The 2003 separation agreement allowed the ex to claim our daughter but in 2004 I was granted sole custody through family court for both children. The father had supervised visits suspended due to non-compliance. He has not seen his children since July 2004. He has claimed our daughter every year since. This seems very unfair. Our daughter is in college and will be 21 in June. The ex is supposed to be able to claim our son every other year starting next year. Can this be changed through family court? Thank you.
This is a little tricky because the agreement mandates it. Until that agreement is no longer effective, you must follow it. A family law attorney in your state can tell you if it is still valid.

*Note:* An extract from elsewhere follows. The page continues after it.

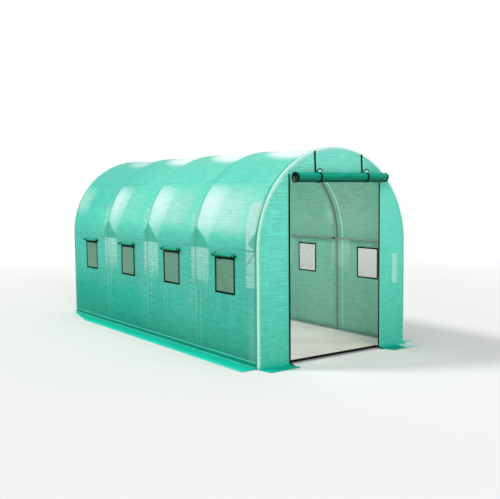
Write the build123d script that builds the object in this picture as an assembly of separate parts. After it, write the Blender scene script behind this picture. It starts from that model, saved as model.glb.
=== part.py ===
# Walk-in polytunnel: five steel hoops on ground rails, under a woven sheet with netted windows,
# a rolled-up door, ground flaps and a laid floor.
# Millimetres, +Z up. The origin is on the ground at the middle of the plan, and the door faces -Y.
from build123d import *
from math import cos, radians, sin, sqrt
import os

# Overall form
tunnel_length = 4080.0
tunnel_width = 1880.0
tunnel_height = 2000.0
bay_count = 4

# Steel tubes
hoop_tube = 25.0
rail_tube = 20.0
brace_tube = 16.0
tube_wall = 1.2
side_rail_drop = 10.0
clamp_wall = 3.2
clamp_length = 40.0

# Sheet
sheet = 2.5
sleeve_wall = 3.0
sleeve_slack = 0.5
roof_sag = 14.0
seat_gap = 0.3

# Doorway
door_width = 1150.0
gable_height = 300.0
trim_width = 12.0
trim_thickness = 5.2
door_roll_diameter = 95.0
door_roll_wall = 12.0
door_roll_length = 1145.0
door_roll_offset = 30.0
door_roll_rise = 10.0
tie_width = 20.0
tie_thickness = 2.0
tie_places = (-262.0, 330.0)
tie_drop_from_arch = 4.0
toggle_diameter = 16.0
toggle_length = 30.0
toggle_lean = 20.0
toggle_eye_width = 8.0

# Windows
window_width = 330.0
window_height = 345.0
window_head_drop = 85.0
binding_width = 16.0
binding_thickness = 3.0
net_thickness = 1.5
net_lap = 5.0
flap_roll_diameter = 28.0
flap_roll_length = 390.0
window_tie_width = 12.0
window_tie_thickness = 1.5
window_tie_inset = 38.0
window_tie_rise = 20.0

# Ground flaps, threshold and floor
flap_depth = 160.0
flap_front_cut = 28.0
flap_back_flare = 120.0
wall_band_height = 62.0
front_left_tip_overlap = 33.0
front_left_tip_reach = 5.0
front_right_tip_overhang = 21.0
front_right_tip_cut = 57.0
back_flap_cut = 33.0
floor_thickness = 6.0
threshold_height = 31.0
threshold_skirt = 14.0
threshold_overhang = 3.0

# Reach of a cut that goes right through a sheet
cut_reach = 200.0

# Sizes that follow from the ones above
arch_radius = tunnel_width / 2
spring_height = tunnel_height - arch_radius
side_rail_height = spring_height - side_rail_drop
door_height = tunnel_height - gable_height
door_roll_height = door_height + door_roll_rise
window_top = spring_height - window_head_drop
window_sill = window_top - window_height
window_middle = window_sill + window_height / 2
hoop_r = hoop_tube / 2
rail_r = rail_tube / 2
brace_r = brace_tube / 2
sleeve_bore_r = hoop_r + sleeve_slack
sleeve_r = sleeve_bore_r + sleeve_wall
hoop_line = arch_radius - sleeve_r
end_hoop_y = tunnel_length / 2 - sleeve_r
hoop_spacing = 2 * end_hoop_y / bay_count
hoop_places = [-end_hoop_y + i * hoop_spacing for i in range(bay_count + 1)]
sheet_inner = hoop_line + hoop_r + seat_gap
sheet_outer = sheet_inner + sheet
rail_line = hoop_line - sleeve_r - seat_gap - rail_r
clamp_bore_r = rail_r + seat_gap
clamp_r = clamp_bore_r + clamp_wall

# The sheets stop where they meet the round sleeve at the end hoops.
sleeve_reach = sqrt(sleeve_r**2 - (hoop_r + seat_gap) ** 2) + seat_gap
sheet_end_y = end_hoop_y - sleeve_reach
panel_radius = hoop_line - sleeve_reach
panel_inner_y = end_hoop_y + hoop_r + seat_gap
panel_outer_y = panel_inner_y + sheet
panel_foot = sheet + seat_gap

arch_axis = Axis((0, 0, spring_height), (0, -1, 0))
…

However, even if you are required to give him the exemption, ONLY the parent that had the child a greater number of days can claim Head of Household and the EIC calculated with the children. So at least go back and claim those. You can only get a refund for three years, so it you want 2008 back, you have to file an amended return soon. You will have to file with a paper copy and explain your circustances in a short note. All you really have to say is that the children lived with you for most of the year. Being in college counts as days living with the parent they would have been with in the absence of being away for college.
But talk to a family law attorney because you may be able to go back and claim the exemptions and Child Tax Credits if the decree is no longer valid. But even if it is, you only have to give him those things. He cannot be Head of Household or the EIC.
I am no expert in this area, but my understanding is that as of July 2, 2008, a custodial parent who releases the right to claim a child can unilaterally revoke the release for future tax years. You need to check out Treasury Regulation 1.152-4(e)(3). You need to give notice to the father and attach a copy of the revocation to your tax return. I have never done this for a client myself so I am a bit fuzzy on the exact process.
I would suggest discussing this with an accountant or an attorney who does some work with taxes. I think under the circumstances you describe you would be justified.
Attorney Larson and Wall are spot on here. The separation agreement controls. If the agreement was modified when you were granted sole custody, there should not be an issue and you should be able to claim the children. You will need to go to the family law court to obtain a modification to the agreement before taking the children on your return which would be a violation of the court order.
Any individual seeking legal advice for their own situation should retain their own legal counsel as this response provides information that is general in nature and not specific to any person's unique situation. Circular 230 Disclaimer - Advice given in this response cannot be used to eliminate penalties with the IRS or any other governmental agency.